There are other examples of the Clinton/Gore export policy. Under
Gore’s tenure Loral was able to export encrypted satellite and telemetry
control systems to the Chinese army. One such export, a board of
radiation hardened encryption electronics, was missing after a Chinese
space rocket crashed. The board has never been recovered.
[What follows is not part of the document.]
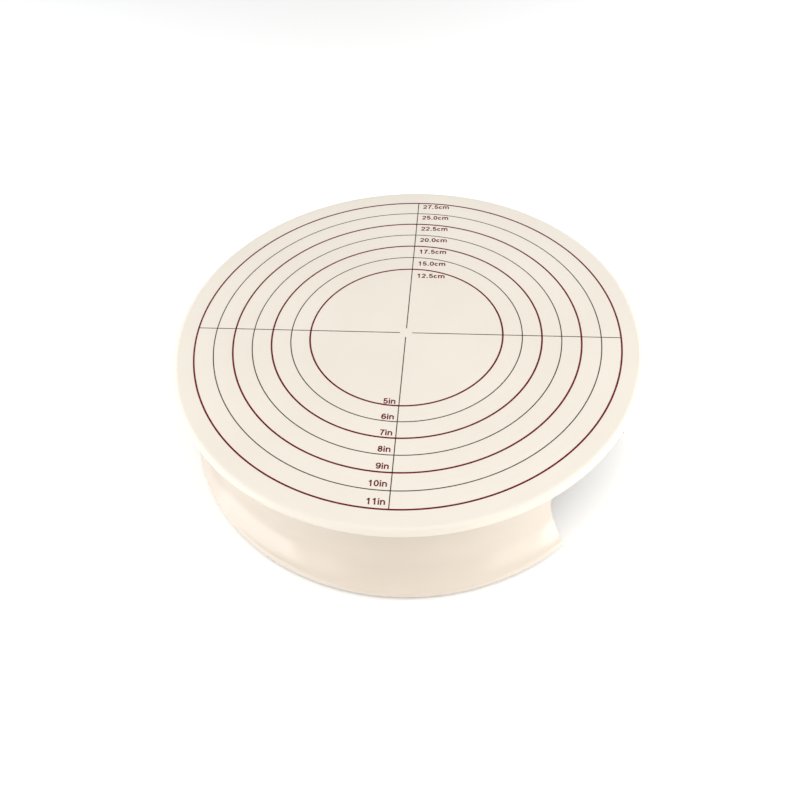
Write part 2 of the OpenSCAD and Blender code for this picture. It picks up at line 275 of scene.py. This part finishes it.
def ring_mesh(radius, width):
    """A thin closed ring of ink."""
    shape = bmesh.new()
    half = width / 2
    section = ((radius - half, 0), (radius + half, 0), (radius + half, INK_T), (radius - half, INK_T))
    loops = []
    for i in range(RING_SEGMENTS):
        angle = math.tau * i / RING_SEGMENTS
        corners = [(r * math.cos(angle), r * math.sin(angle), z) for r, z in section]
        loops.append([shape.verts.new(corner) for corner in corners])
    for here, there in zip(loops, loops[1:] + loops[:1]):
        for j in range(len(section)):
            k = (j + 1) % len(section)
            shape.faces.new((here[j], there[j], there[k], here[k]))
    bmesh.ops.recalc_face_normals(shape, faces=shape.faces)
    mesh = bpy.data.meshes.new("ring")
    shape.to_mesh(mesh)
    shape.free()
    return mesh


def cross_mesh(reach):
    """Four thin bars of ink from near the middle out to the last ring."""
    shape = bmesh.new()
    for quarter in range(4):
        bar = bmesh.ops.create_cube(shape, size=1.0)["verts"]
        size = Matrix.Diagonal((reach - CROSS_GAP, CROSS_W, INK_T, 1))
        shift = Matrix.Translation(((reach + CROSS_GAP) / 2, 0, INK_T / 2))
        turn = Matrix.Rotation(quarter * math.pi / 2, 4, "Z")
        bmesh.ops.transform(shape, verts=bar, matrix=turn @ shift @ size)
    mesh = bpy.data.meshes.new("cross")
    shape.to_mesh(mesh)
    shape.free()
    return mesh


# The lettering's own sizes, in units of a capital's height.
PEN = 0.19
LOW = PEN / 2
HIGH = 1 - LOW
FIGURE_W = 0.77
MID = FIGURE_W / 2
BOWL = 0.25
STEM = 0.155
X_HEIGHT = 0.73
OVAL_STEP = 15
MITRE_LIMIT = 2
CLOSED_GAP = CAP_H / 1000


def oval(x, y, wide, high, start, end):
    """Points along an oval about (x, y), from one angle in degrees to another."""
    steps = max(2, round(abs(end - start) / OVAL_STEP))
    turns = (math.radians(start + (end - start) * i / steps) for i in range(steps + 1))
    return [(x + wide * math.cos(t), y + high * math.sin(t)) for t in turns]


def turned_over(lines, width):
    """A figure's lines turned half round within its width and the height of a capital."""
    return [[(width - x, 1 - y) for x, y in line] for line in lines]


SIX = [
    oval(MID, 0.33, BOWL, 0.33 - LOW, 0, 360),
    oval(MID + 0.01, 0.5, BOWL + 0.01, 0.5 - LOW, 35, 180) + [(MID - BOWL, 0.33)],
]
# Each letter's width, and the middle lines of its pen strokes. The unit is a capital's height.
LETTERS = {
    "0": (FIGURE_W, [oval(MID, 0.5, BOWL, 0.5 - LOW, 0, 360)]),
    "1": (FIGURE_W, [[(0.17, 0.74), (0.31, 0.79), (0.42, 0.93)], [(0.45, 1), (0.45, 0)]]),
    "2": (FIGURE_W, [oval(MID, 0.67, BOWL, HIGH - 0.67, 170, -35) + [(0.16, LOW), (0.66, LOW)]]),
    "5": (FIGURE_W, [[(0.62, HIGH), (0.235, HIGH)] + oval(MID, 0.335, BOWL, 0.335 - LOW, 140, -150)]),
    "6": (FIGURE_W, SIX),
    "7": (FIGURE_W, [[(0.12, HIGH), (0.64, HIGH), (0.46, 0.62), (0.36, 0.32), (0.32, 0)]]),
    "8": (FIGURE_W, [
        oval(MID, 0.725, 0.21, HIGH - 0.725, 0, 360),
        oval(MID, 0.3, BOWL, 0.3 - LOW, 0, 360),
    ]),
    "9": (FIGURE_W, turned_over(SIX, FIGURE_W)),
    ".": (0.38, [[(0.19, 0), (0.19, PEN)]]),
    "i": (2 * STEM, [[(STEM, 0), (STEM, X_HEIGHT)], [(STEM, 1 - PEN), (STEM, 1)]]),
    "n": (FIGURE_W, [
        [(STEM, 0), (STEM, X_HEIGHT)],
        oval(MID, 0.45, MID - STEM, 0.2, 160, 0) + [(FIGURE_W - STEM, 0)],
    ]),
    "c": (0.69, [oval(0.36, X_HEIGHT / 2, 0.225, X_HEIGHT / 2 - LOW, 42, 318)]),
    "m": (1.16, [
        [(STEM, 0), (STEM, X_HEIGHT)],
        oval(0.367, 0.46, 0.212, 0.19, 160, 0) + [(0.58, 0)],
        oval(0.793, 0.46, 0.212, 0.19, 160, 0) + [(1.005, 0)],
    ]),
}


def pen_stroke(shape, line):
    """A flat ribbon of ink along a line, closed on itself where the line is."""
    half = PEN * CAP_H / 2
    points = [Vector(p) for p in line]
    closed = (points[0] - points[-1]).length < CLOSED_GAP
    if closed:
        points.pop()
    rows = []
    for i, point in enumerate(points):
        before = points[i - 1] if closed or i else point
        after = points[(i + 1) % len(points)] if closed or i + 1 < len(points) else point
        ways = [way.normalized() for way in (point - before, after - point) if way.length]
        way = sum(ways, Vector((0, 0))).normalized()
        reach = half / max(way.dot(ways[0]), 1 / MITRE_LIMIT)
        side = Vector((-way.y, way.x)) * reach
        left = point - side
        right = point + side
        corners = ((*left, 0), (*right, 0), (*right, INK_T), (*left, INK_T))
        rows.append([shape.verts.new(corner) for corner in corners])
    pairs = list(zip(rows, rows[1:]))
    if closed:
        pairs.append((rows[-1], rows[0]))
    else:
        shape.faces.new(rows[0])
        shape.faces.new(rows[-1])
    for here, there in pairs:
        for j in range(len(here)):
            k = (j + 1) % len(here)
            shape.faces.new((here[j], there[j], there[k], here[k]))


def text_mesh(words, x, y, align):
    """A word in flat strokes. x is its left or right edge and y its baseline, on the print's axes."""
    shape = bmesh.new()
    at = x if align == "left" else x - sum(LETTERS[letter][0] for letter in words) * CAP_H
    for letter in words:
        width, lines = LETTERS[letter]
        for line in lines:
            pen_stroke(shape, [(at + px * CAP_H, y + py * CAP_H) for px, py in line])
        at += width * CAP_H
    bmesh.ops.recalc_face_normals(shape, faces=shape.faces)
    mesh = bpy.data.meshes.new(words)
    shape.to_mesh(mesh)
    shape.free()
    return mesh


def print_scale():
    """Rings, cross and size numbers on the plate."""
    for inches in INCH_RINGS:
        radius = ring_radius(inches)
        odd = inches % 2 == 1
        ring = ring_mesh(radius, RED_RING_W if odd else GREY_RING_W)
        on_plate(f"ring_{inches}in", ring, "print_dark_red" if odd else "print_grey")
        centimetres = f"{2 * radius * CM_PER_M:.1f}cm"
        drop = CM_TEXT_DROP + CM_TEXT_DROP_STEP * (max(INCH_RINGS) - inches)
        far = text_mesh(centimetres, CM_TEXT_X, radius - drop, "left")
        on_plate(f"number_{inches * MM_PER_INCH_MARK}mm", far, "print_dark_red")
        rise = INCH_TEXT_RISE + INCH_TEXT_RISE_STEP * (inches - min(INCH_RINGS))
        near = text_mesh(f"{inches}in", INCH_TEXT_X, -radius + rise, "right")
        on_plate(f"number_{inches}in", near, "print_dark_red")
    on_plate("cross_lines", cross_mesh(ring_radius(max(INCH_RINGS))), "print_grey")


# ---- Studio ----

FLOOR_HALF = 6.0
FLOOR_Z = -0.2 * MM
PAPER_DARK = 0.955
PAPER_LIGHT = 0.965
WORLD_STRENGTH = 0.46
WORLD_COLOUR = (1.0, 0.99, 0.97, 1)
WHITE = (1.0, 1.0, 1.0)
COOL = (0.93, 0.965, 1.0)
WARM = (1.0, 0.95, 0.88)
FAINTLY_WARM = (1.0, 0.98, 0.94)


def make_floor():
    """A plain pale floor, just below the feet."""
    mesh = bpy.data.meshes.new("floor")
    signs = ((-1, -1), (1, -1), (1, 1), (-1, 1))
    corners = [(x * FLOOR_HALF, y * FLOOR_HALF, FLOOR_Z) for x, y in signs]
    mesh.from_pydata(corners, [], [(0, 1, 2, 3)])
    floor = bpy.data.objects.new("floor", mesh)
    bpy.context.scene.collection.objects.link(floor)
    surface = Surface("floor_paper", Specular_IOR_Level=0.2)
    surface.ramp(surface.noise(3.0), (0.3, grey(PAPER_DARK)), (0.7, grey(PAPER_LIGHT)))
    surface.roughness(surface.noise(8.0), 0.7, 0.8)
    mesh.materials.append(surface.material)


def softbox(name, turn, lift, width, height, power, colour=WHITE, distance=1.0):
    """A soft rectangular light aimed at the base.

    turn is in degrees round from the camera and lift in degrees above the floor.
    """
    data = bpy.data.lights.new(name, "AREA")
    data.shape = "RECTANGLE"
    data.size = width
    data.size_y = height
    data.energy = power
    data.color = colour
    back = outward(AZIMUTH + turn, lift)
    light = bpy.data.objects.new(name, data)
    light.location = Vector((0, 0, TOP / 2)) + back * distance
    light.rotation_euler = back.to_track_quat("Z", "Y").to_euler()
    light.visible_camera = False
    bpy.context.scene.collection.objects.link(light)


def make_world():
    """An even, faintly warm light from all round."""
    world = bpy.data.worlds.new("studio")
    world.use_nodes = True
    background = world.node_tree.nodes["Background"]
    background.inputs["Color"].default_value = WORLD_COLOUR
    background.inputs["Strength"].default_value = WORLD_STRENGTH
    bpy.context.scene.world = world


def make_studio():
    """Low softboxes at the sides for the wall's highlights, and two high ones for the plate."""
    make_floor()
    make_world()
    for side, name, power, front_power in ((-1, "left", 3.7, 0.9), (1, "right", 5.5, 1.4)):
        softbox(f"{name}_softbox", side * 75, 14, 0.7, 0.5, power)
        softbox(f"{name}_rear_softbox", side * 115, 24, 0.8, 0.6, 3.4, COOL)
        softbox(f"{name}_front_softbox", side * 45, 15, 0.5, 0.5, front_power, WARM)
    softbox("front_softbox", 0, 64, 1.2, 0.4, 4.0, FAINTLY_WARM)
    softbox("top_softbox", 0, 80, 1.4, 1.4, 2.0, distance=1.4)
    bpy.context.scene.view_settings.view_transform = "Standard"


make_camera()
dress_cad_nodes()
print_scale()
make_studio()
According to a GAO report on encryption exports, the Clinton-Gore
administration approved the direct transfer of secure communications to
the Chinese army.

“Waivers were also granted to permit the export of encryption
equipment controlled on the Munitions List,” states the report. “One
case involved a $4.3-million communications export to China’s Air
Force.”

Gore could have intervened with the Commerce Department or with
President Clinton directly and prevented the exports to China. Clearly,
Al Gore as administration guru on encryption approved the bent policies
that restrict the personal use of computer security software by
Americans while allowing the export of military level systems. The
Clinton/Gore policy to restrict the “export of sophisticated encryption
devices” may have included source code in a book but it did not include
military hardware for the People’s Liberation Army.